There is also suggested evidence that honey has many beneficial health effects such as antibacterial, antioxidant, anti-tumour, anti-inflammatory and antiviral activities. It is currently used in hospitals and vet clinics for wound cleaning and healing.
Honey has antimicrobial activity that is effective against all types of bacteria and some fungi, especially against antibiotic-resistant strains of bacteria (the so-called superbugs).
Honey has a number of aspects that makes it unattractive for bacterial growth.
- Honey is a super saturated sugar solution, and like jam and other preserves bacteria have a hard time growing in it. However, Staphyloccus aureus, “the most common wound-infecting species”, is tolerant of high-sugar environments.
- Honey is highly acidic. However, once diluted with bodily fluids like saliva or blood from a wound, it becomes more neutral and ineffective.
- Honey contains hydrogen peroxide, and several researchers have shown a direct relationship between antibacterial activity and levels of hydrogen peroxide.
Nevertheless, honey originating from New Zealand manuka often exhibits antibacterial activity (UMF) that is unrelated to the content of hydrogen peroxide, which is responsible for the antibacterial activity of other honey. To make it simple, this antibacterial property in manuka honey is referred to as non-peroxide activity, which is unique to manuka honey and is due to the presence of methylglyoxal.
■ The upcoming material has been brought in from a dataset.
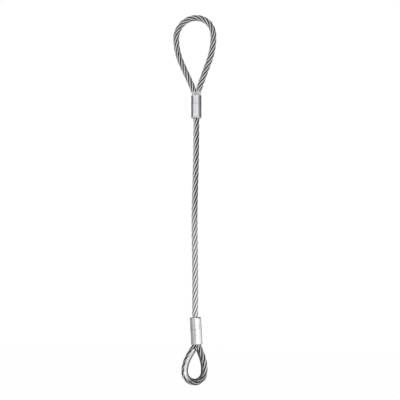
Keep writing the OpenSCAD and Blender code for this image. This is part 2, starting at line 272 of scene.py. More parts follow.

What makes non-peroxidal activity special is that it is not affected by the catalase enzyme present in serum, saliva, blood and tissues of the body. Hydrogen peroxide’s antibacterial activity present in other honeys will be broken down by catalase, therefore reducing the antibacterial potency of honey.
A very important advantage of manuka honey over that of other honey is that the enzyme that produces hydrogen peroxide is destroyed when honey is exposed to heat and light, or stored in warm conditions. But the non-peroxide antibacterial activity of manuka honey is stable, so there is no concern about genuine Active Manuka Honey losing its activity in storage.
The major usage of honey for treatment of infection has been in wound care, but there is increasing interest in its use to treat infections in the nose. Honey has been registered with the regulatory authorities in Australia for use in treatment of the eyes, and a small clinical trial has established its effectiveness in treating gingivitis. There is a large amount of evidence from clinical trials that demonstrates the effectiveness on clearing infection from wounds.
Scientific research indicate that honey has a potent anti-inflammatory activity and does not slow the healing of wounds, and has been used to treat infection and damage to eyes. Research at the University of Waikato in New Zealand discovered that a protein which bees add to the nectar they collect to make honey (Apalbumin 1) suppresses early inflammation caused by the action of white blood cells engulfing bacteria and other particles.
In addition, the high concentration of MGO in manuka honey enhances the activity of Apalbumin 1 and makes it more effective in suppressing white blood cells.
While the benefits of Honey is evident, concerns that honey as a cure-all are misplaced. Honey’s greatest potential as an antimicrobial agent in medicine is where it is in direct contact with the site of infection.